• [Given instruction]: Find each line with "this" and copy it.

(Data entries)
- - - - - - -

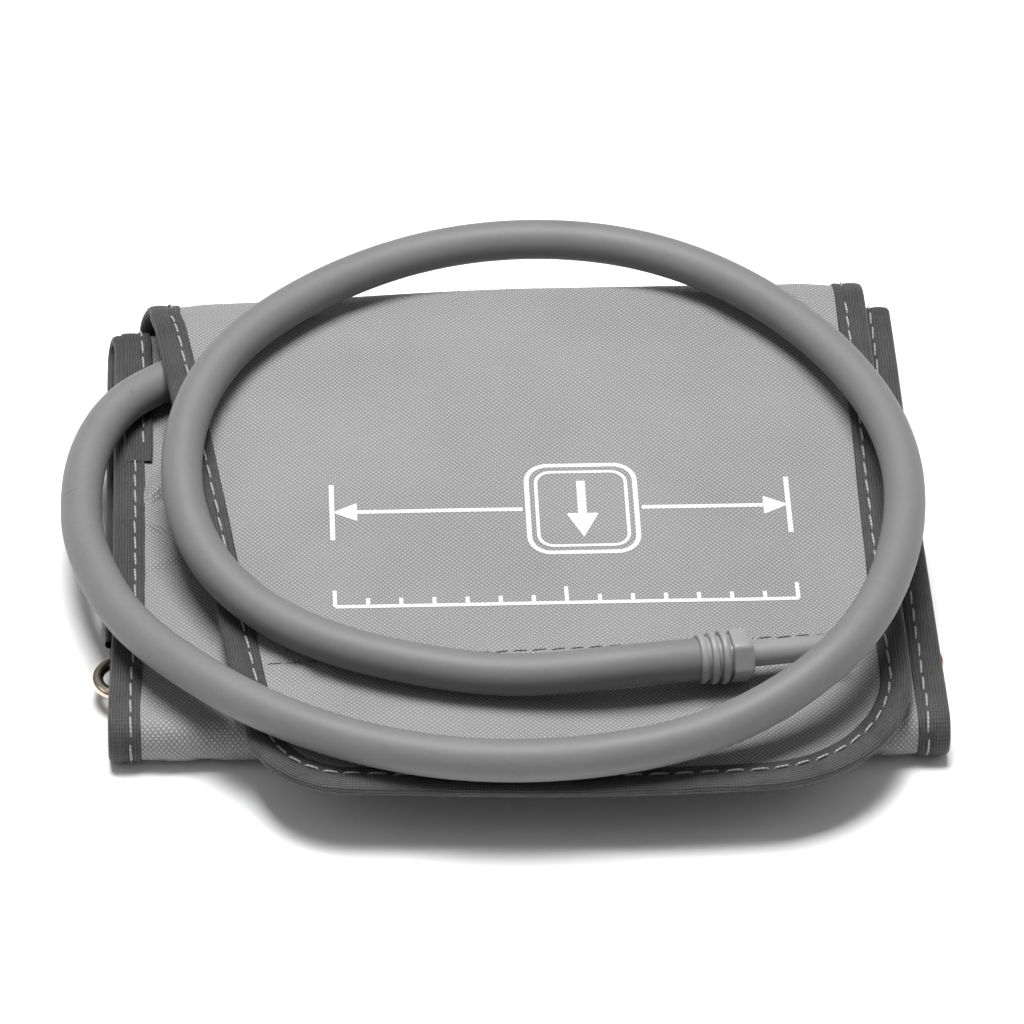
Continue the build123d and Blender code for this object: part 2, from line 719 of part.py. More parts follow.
PARTS = {
    "outer_cover": outer_cover,
    "lining": lining,
    "bladder_upper_sheet": bladder_upper_sheet,
    "bladder_lower_sheet": bladder_lower_sheet,
    "bladder_port": bladder_port,
    "port_grommet": port_grommet,
    "bladder_pocket_seam": bladder_pocket_seam,
    "binding_left": lambda: binding(-1),
    "binding_right": lambda: binding(1),
    "binding_thread_left": lambda: binding_thread(-1),
    "binding_thread_right": lambda: binding_thread(1),
    "binding_tape_end": binding_tape_end,
    "ring_sleeve": ring_sleeve,
    "ring_sleeve_stitching": ring_sleeve_stitching,
    "cinch_ring": cinch_ring,
    "loop_patch": loop_patch,
    "loop_patch_thread": loop_patch_thread,
    "flap_cover": flap_cover,
    "flap_interlining": flap_interlining,
    "flap_lining": flap_lining,
    "flap_binding": flap_binding,
    "flap_binding_thread": flap_binding_thread,
    "hook_patch": hook_patch,
    "hook_patch_thread": hook_patch_thread,
    "hose_root": hose_root,
    "hose_bend": hose_bend,
    "hose_coil": hose_coil,
    "air_plug": air_plug,
}

os.makedirs("parts", exist_ok=True)
for node, make in PARTS.items():
    shape = make()
    export_step(shape, "parts/" + node + ".step")
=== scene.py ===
import math

import bmesh
import bpy
import numpy as np
from mathutils import Matrix, Vector
from mathutils.bvhtree import BVHTree
from mathutils.noise import noise, seed_set


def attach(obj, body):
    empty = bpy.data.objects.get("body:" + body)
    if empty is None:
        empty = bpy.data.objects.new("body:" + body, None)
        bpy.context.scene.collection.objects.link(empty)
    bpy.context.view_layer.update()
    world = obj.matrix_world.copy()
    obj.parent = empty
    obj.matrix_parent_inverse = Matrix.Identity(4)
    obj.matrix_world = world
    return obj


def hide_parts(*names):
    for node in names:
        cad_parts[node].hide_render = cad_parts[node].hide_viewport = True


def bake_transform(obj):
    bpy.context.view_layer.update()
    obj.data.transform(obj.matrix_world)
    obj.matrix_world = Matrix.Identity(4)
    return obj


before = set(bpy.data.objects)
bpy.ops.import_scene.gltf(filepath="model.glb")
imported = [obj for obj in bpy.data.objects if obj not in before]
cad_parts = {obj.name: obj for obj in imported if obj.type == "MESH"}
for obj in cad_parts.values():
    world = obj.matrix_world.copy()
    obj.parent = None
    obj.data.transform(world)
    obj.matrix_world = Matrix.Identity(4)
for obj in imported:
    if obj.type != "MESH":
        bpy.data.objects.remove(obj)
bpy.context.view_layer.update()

seed_set(7)
rng = np.random.default_rng(7)
MM = 0.001

# ------------------------------------------------------------------ shape of the cuff, in mm
HALF_W = 75.0
RING_END_Y, INNER_FOLD_Y, FRONT_Y, BACK_Y = -26.0, 57.0, -51.0, 54.8
INNER_Z, INNER_R, FRONT_R, BACK_R = 4.6, 2.1, 3.85, 8.95
TOP_LEFT_X, TOP_RIGHT_X = -67.3, 69.2
FLAP_SLOPE, BEND_R = math.radians(6.3), 40.0
HOSE_R, HOSE_BORE_R = 3.8, 2.0
BACK_RUN, SLOPE_RUN, TIP_RUN = 19.8, 51.2, 70.0  # the flap's straight stretches
STITCH_INSET, LAPPED_STITCH_INSET, SHEET_INSET = 4.0, 5.4, 3.4
FACE_OUT, PINCH_OUT, PINCH_IN = 1.08, 0.56, 0.52  # cloth faces away from the middle line
FLAP_SWELL, TAPE_COVER, COVER_EASE = 0.44, 4.6, 7.0  # the cloth swells from under the tape
SEAM_LIFT_OUT, SEAM_LIFT_IN, INK_LIFT = 1.05, 1.0, 0.07
LEFT_FAN, FRONT_SKEW, CORNER_BACK, CORNER_UP, SLUMP = 0.75, 2.6, 2.3, 2.0, 1.8


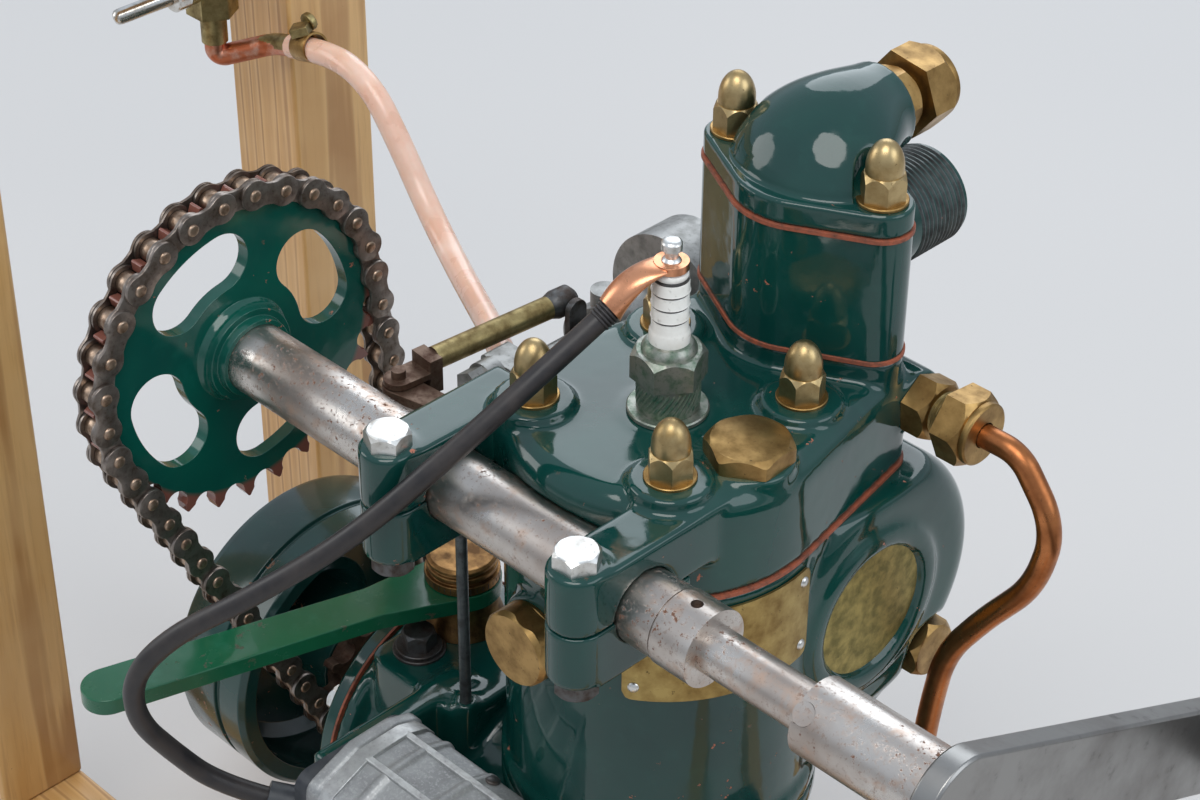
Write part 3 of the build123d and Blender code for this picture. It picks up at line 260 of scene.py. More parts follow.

- - - - - - -

• [Response to the task]:
Continue the build123d and Blender code for this object: part 2, from line 719 of part.py. More parts follow.
Write part 3 of the build123d and Blender code for this picture. It picks up at line 260 of scene.py. More parts follow.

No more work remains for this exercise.